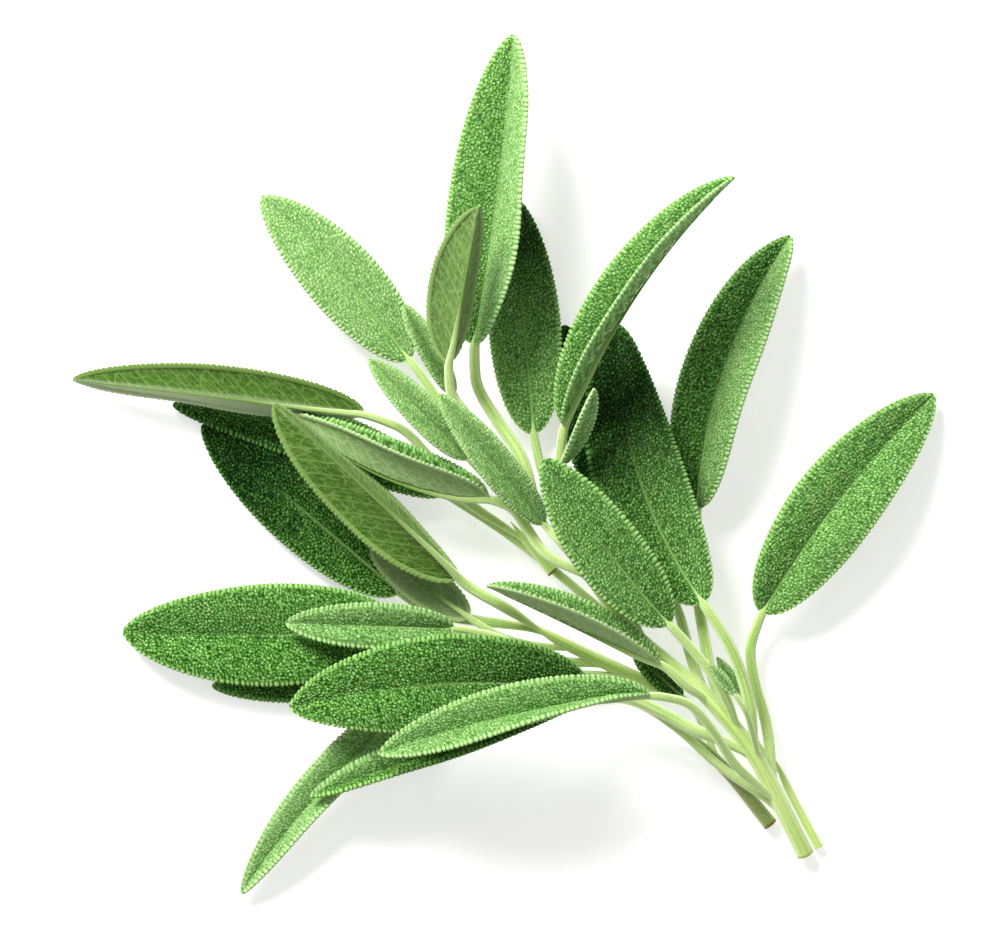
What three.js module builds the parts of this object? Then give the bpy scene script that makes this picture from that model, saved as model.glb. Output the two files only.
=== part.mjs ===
// A cut bunch of garden sage lying on a table: a few leafy sprigs, with their leaves folded,
// turned over and crossed over each other. Millimetres, +Z up, origin at the bottom centre.
import * as THREE from "three";

// ---- Driving sizes ----
const BUNCH_WIDTH = 174; // left to right, over the leaves
const DRAWN_WIDTH = 174; // the width that the places below are given for
const LAYER_LIFT = 1; // how openly the layers lie, as a share of the heights below
const BLADE_THICKNESS = 0.5;
const RIB_DEPTH = 0.4; // how far the midrib stands out under the blade
const RIB_SHARPNESS = 4; // how fast it falls away to each side
const PETIOLE_THINNEST = 0.8; // a petiole's diameter under a leaf of almost no width
const PETIOLE_PER_WIDTH = 0.07; // and how much thicker it is for each millimetre of width
const PETIOLE_FOOT = 1.2; // its diameter at the stem, as a share of that at its blade
const PETIOLE_SWEEP = 0.38; // how gently a petiole turns at its ends, as a share of its length
const PETIOLE_LEAN = 2; // how much more along its stem than away from it a petiole leaves
const TIP_DIAMETER = 0.7; // the blunt point of every leaf
const STEM_TAPER = 0.7; // a stem's diameter at its tip, as a share of its cut end
const JOINT_GAP = 0.35; // clear space between a petiole's end and its stem

// ---- Resolution ----
const SECTION_SIDES = 8;
const PETIOLE_STEPS = 4;
const BLADE_STEPS = 8;
const STEM_STEPS = 14;

// The blade is widest where WIDEST says, round at its base and drawn out to its tip.
const BASE_ROUND = 0.5;
const TIP_ROUND = 0.8;
const WIDEST = BASE_ROUND / (BASE_ROUND + TIP_ROUND);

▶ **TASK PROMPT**
What you return should be the lines from the start of the data through the line with "import * as", quoted exactly and nothing more.

▶ **THE RESPONSE**
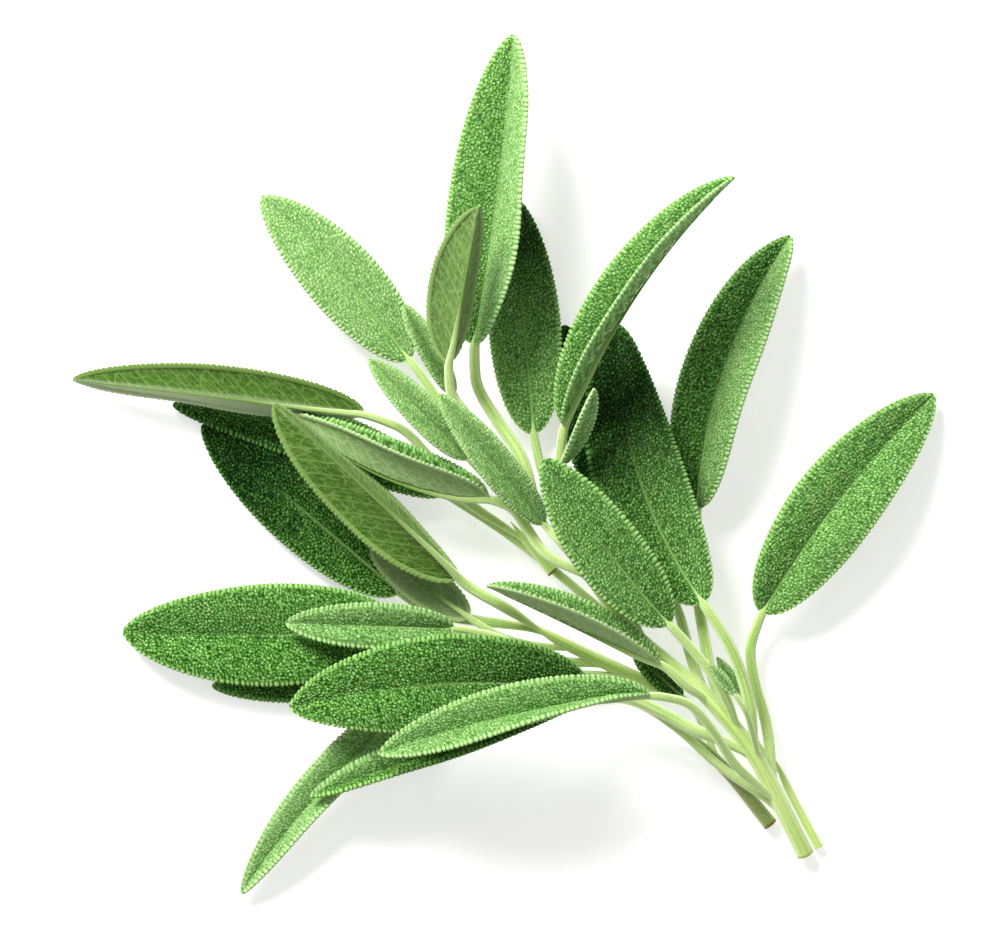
What three.js module builds the parts of this object? Then give the bpy scene script that makes this picture from that model, saved as model.glb. Output the two files only.
=== part.mjs ===
// A cut bunch of garden sage lying on a table: a few leafy sprigs, with their leaves folded,
// turned over and crossed over each other. Millimetres, +Z up, origin at the bottom centre.
import * as THREE from "three";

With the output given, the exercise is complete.